**The exercise:**
Take the entries below and print all of them exactly, please.
╭──
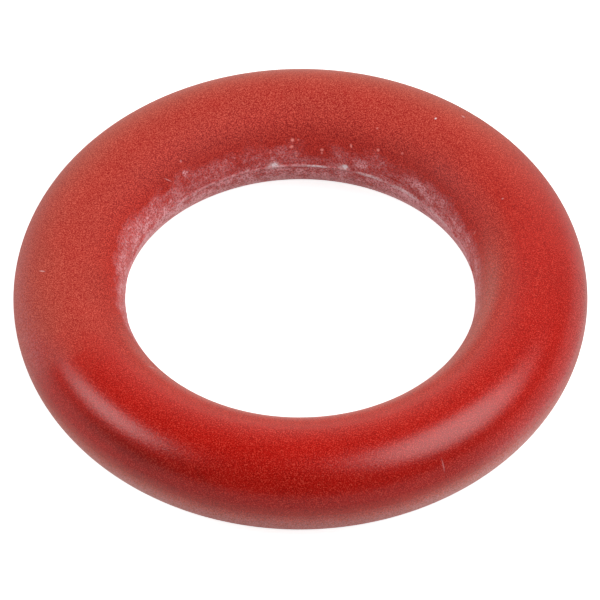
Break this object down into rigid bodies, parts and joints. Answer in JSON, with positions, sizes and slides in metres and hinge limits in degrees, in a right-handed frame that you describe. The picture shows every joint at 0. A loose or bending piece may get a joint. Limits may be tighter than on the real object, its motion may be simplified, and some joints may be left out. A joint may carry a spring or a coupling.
{
  "type": "silicone o-ring",
  "caption": "Solid round-section sealing ring in red silicone rubber, with the fine mould line round its inner and outer equator.",
  "frame": {"origin": "middle of the ring, on its axis, half way up its thickness", "axes": "+Z along the ring's axis; the ring is the same all round, so +X and +Y are free"},
  "size_m": [0.018, 0.018, 0.0034],
  "materials": {
    "silicone": "satin"
  },
  "bodies": {
    "root": {"o_ring": "silicone"}
  },
  "joints": []
}
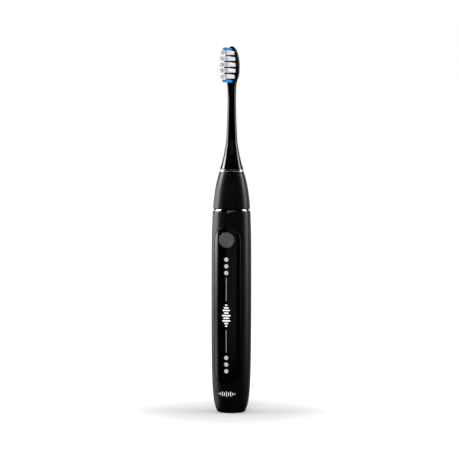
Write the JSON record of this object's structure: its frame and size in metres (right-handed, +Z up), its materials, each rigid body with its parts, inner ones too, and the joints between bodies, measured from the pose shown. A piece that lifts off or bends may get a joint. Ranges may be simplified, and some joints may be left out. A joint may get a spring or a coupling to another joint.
{
  "type": "electric toothbrush",
  "caption": "Slim sonic toothbrush standing on its base: turned black handle with inlaid control panel, push button and a pull-off brush head with white and blue bristles.",
  "frame": {"origin": "centre of the flat base, on the surface that the toothbrush stands on", "axes": "+Z up along the handle's axis towards the brush head; -Y out of the front, where the button and the control panel are; +X to the right as seen from the front"},
  "size_m": [0.0274, 0.0274, 0.2501],
  "materials": {
    "satin_black_plastic": "fine moulded satin, black",
    "gloss_black_plastic": "polished moulding, black",
    "chrome_trim": "bright chrome plate",
    "spun_metal": "spun face with fine rings, dark anodised",
    "light_diffuser": "milky clear, lit white",
    "bristle_white": "nylon filaments, white",
    "bristle_blue": "nylon filaments, blue",
    "shaft_steel": "ground stainless steel",
    "soft_iron": "stamped soft iron",
    "nickel_plate": "nickel plate",
    "winding_copper": "enamelled copper wire",
    "seal_rubber": "moulded silicone rubber",
    "board_laminate": "green solder mask",
    "frame_plastic": "plain moulded, grey",
    "cell_wrap": "shrink sleeve over a metal can, blue"
  },
  "bodies": {
    "handle": {"handle_casing": "satin_black_plastic", "nose_cone": "satin_black_plastic", "bottom_cap": "satin_black_plastic", "control_panel": "gloss_black_plastic", "seam_ring": "chrome_trim", "mode_light_1": "light_diffuser", "mode_light_2": "light_diffuser", "mode_light_3": "light_diffuser", "battery_light_1": "light_diffuser", "battery_light_2": "light_diffuser", "battery_light_3": "light_diffuser", "motor_can": "shaft_steel", "motor_cover": "shaft_steel", "board_screw_lower": "shaft_steel", "board_screw_upper": "shaft_steel", "return_spring": "shaft_steel", "stator_core_left": "soft_iron", "stator_core_right": "soft_iron", "tactile_switch": "soft_iron", "battery_tab_lower": "nickel_plate", "battery_tab_upper": "nickel_plate", "stator_coil_left": "winding_copper", "stator_coil_right": "winding_copper", "charge_coil": "winding_copper", "bearing_lower": "winding_copper", "bearing_upper": "winding_copper", "base_seal": "seal_rubber", "nose_seal": "seal_rubber", "shaft_seal": "seal_rubber", "button_seal": "seal_rubber", "battery_pad": "seal_rubber", "motor_damper_lower": "seal_rubber", "motor_damper_upper": "seal_rubber", "circuit_board": "board_laminate", "chassis": "frame_plastic", "charge_bobbin": "frame_plastic", "battery_cell": "cell_wrap"},
    "drive": {"drive_shaft": "shaft_steel", "rotor_hub": "soft_iron", "rotor_magnet_1": "nickel_plate", "rotor_magnet_2": "nickel_plate", "rotor_magnet_3": "nickel_plate", "rotor_magnet_4": "nickel_plate"},
    "brush_head": {"brush_body": "gloss_black_plastic", "id_ring": "chrome_trim", "coupling_sleeve": "frame_plastic", "coupling_clip": "shaft_steel", "bristle_row_1": "bristle_white", "bristle_row_2": "bristle_white", "bristle_row_3": "bristle_white", "bristle_row_4": "bristle_white", "bristle_row_5": "bristle_white", "bristle_tip_top": "bristle_blue", "bristle_tip_bottom": "bristle_blue"},
    "power_button": {"power_button": "spun_metal"}
  },
  "joints": [
    {"name": "shaft_oscillation", "type": "hinge", "parent": "handle", "child": "drive", "pos_m": [0, 0, 0.11], "axis": [0, 0, 1], "range_deg": [-6, 6], "stiffness_Nm_per_rad": 0.002},
    {"name": "head_pull_off", "type": "slide", "parent": "drive", "child": "brush_head", "axis": [0, 0, 1], "range_m": [0, 0.03]},
    {"name": "button_press", "type": "slide", "parent": "handle", "child": "power_button", "axis": [0, 1, 0], "range_m": [0, 0.0006], "stiffness_N_per_m": 150, "springref_m": -0.002}
  ]
}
╰──
**Task response:**
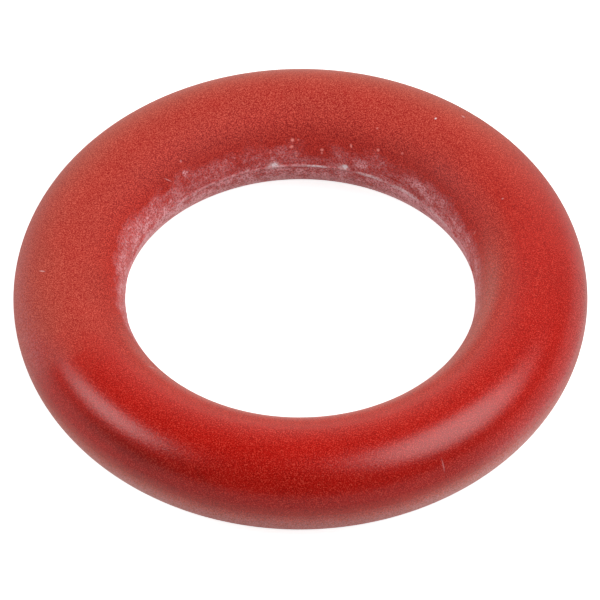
Break this object down into rigid bodies, parts and joints. Answer in JSON, with positions, sizes and slides in metres and hinge limits in degrees, in a right-handed frame that you describe. The picture shows every joint at 0. A loose or bending piece may get a joint. Limits may be tighter than on the real object, its motion may be simplified, and some joints may be left out. A joint may carry a spring or a coupling.
{
  "type": "silicone o-ring",
  "caption": "Solid round-section sealing ring in red silicone rubber, with the fine mould line round its inner and outer equator.",
  "frame": {"origin": "middle of the ring, on its axis, half way up its thickness", "axes": "+Z along the ring's axis; the ring is the same all round, so +X and +Y are free"},
  "size_m": [0.018, 0.018, 0.0034],
  "materials": {
    "silicone": "satin"
  },
  "bodies": {
    "root": {"o_ring": "silicone"}
  },
  "joints": []
}
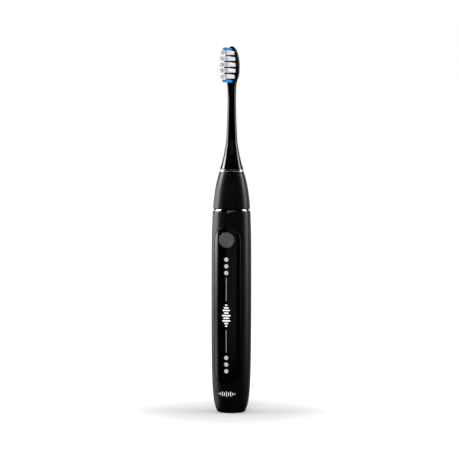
Write the JSON record of this object's structure: its frame and size in metres (right-handed, +Z up), its materials, each rigid body with its parts, inner ones too, and the joints between bodies, measured from the pose shown. A piece that lifts off or bends may get a joint. Ranges may be simplified, and some joints may be left out. A joint may get a spring or a coupling to another joint.
{
  "type": "electric toothbrush",
  "caption": "Slim sonic toothbrush standing on its base: turned black handle with inlaid control panel, push button and a pull-off brush head with white and blue bristles.",
  "frame": {"origin": "centre of the flat base, on the surface that the toothbrush stands on", "axes": "+Z up along the handle's axis towards the brush head; -Y out of the front, where the button and the control panel are; +X to the right as seen from the front"},
  "size_m": [0.0274, 0.0274, 0.2501],
  "materials": {
    "satin_black_plastic": "fine moulded satin, black",
    "gloss_black_plastic": "polished moulding, black",
    "chrome_trim": "bright chrome plate",
    "spun_metal": "spun face with fine rings, dark anodised",
    "light_diffuser": "milky clear, lit white",
    "bristle_white": "nylon filaments, white",
    "bristle_blue": "nylon filaments, blue",
    "shaft_steel": "ground stainless steel",
    "soft_iron": "stamped soft iron",
    "nickel_plate": "nickel plate",
    "winding_copper": "enamelled copper wire",
    "seal_rubber": "moulded silicone rubber",
    "board_laminate": "green solder mask",
    "frame_plastic": "plain moulded, grey",
    "cell_wrap": "shrink sleeve over a metal can, blue"
  },
  "bodies": {
    "handle": {"handle_casing": "satin_black_plastic", "nose_cone": "satin_black_plastic", "bottom_cap": "satin_black_plastic", "control_panel": "gloss_black_plastic", "seam_ring": "chrome_trim", "mode_light_1": "light_diffuser", "mode_light_2": "light_diffuser", "mode_light_3": "light_diffuser", "battery_light_1": "light_diffuser", "battery_light_2": "light_diffuser", "battery_light_3": "light_diffuser", "motor_can": "shaft_steel", "motor_cover": "shaft_steel", "board_screw_lower": "shaft_steel", "board_screw_upper": "shaft_steel", "return_spring": "shaft_steel", "stator_core_left": "soft_iron", "stator_core_right": "soft_iron", "tactile_switch": "soft_iron", "battery_tab_lower": "nickel_plate", "battery_tab_upper": "nickel_plate", "stator_coil_left": "winding_copper", "stator_coil_right": "winding_copper", "charge_coil": "winding_copper", "bearing_lower": "winding_copper", "bearing_upper": "winding_copper", "base_seal": "seal_rubber", "nose_seal": "seal_rubber", "shaft_seal": "seal_rubber", "button_seal": "seal_rubber", "battery_pad": "seal_rubber", "motor_damper_lower": "seal_rubber", "motor_damper_upper": "seal_rubber", "circuit_board": "board_laminate", "chassis": "frame_plastic", "charge_bobbin": "frame_plastic", "battery_cell": "cell_wrap"},
    "drive": {"drive_shaft": "shaft_steel", "rotor_hub": "soft_iron", "rotor_magnet_1": "nickel_plate", "rotor_magnet_2": "nickel_plate", "rotor_magnet_3": "nickel_plate", "rotor_magnet_4": "nickel_plate"},
    "brush_head": {"brush_body": "gloss_black_plastic", "id_ring": "chrome_trim", "coupling_sleeve": "frame_plastic", "coupling_clip": "shaft_steel", "bristle_row_1": "bristle_white", "bristle_row_2": "bristle_white", "bristle_row_3": "bristle_white", "bristle_row_4": "bristle_white", "bristle_row_5": "bristle_white", "bristle_tip_top": "bristle_blue", "bristle_tip_bottom": "bristle_blue"},
    "power_button": {"power_button": "spun_metal"}
  },
  "joints": [
    {"name": "shaft_oscillation", "type": "hinge", "parent": "handle", "child": "drive", "pos_m": [0, 0, 0.11], "axis": [0, 0, 1], "range_deg": [-6, 6], "stiffness_Nm_per_rad": 0.002},
    {"name": "head_pull_off", "type": "slide", "parent": "drive", "child": "brush_head", "axis": [0, 0, 1], "range_m": [0, 0.03]},
    {"name": "button_press", "type": "slide", "parent": "handle", "child": "power_button", "axis": [0, 1, 0], "range_m": [0, 0.0006], "stiffness_N_per_m": 150, "springref_m": -0.002}
  ]
}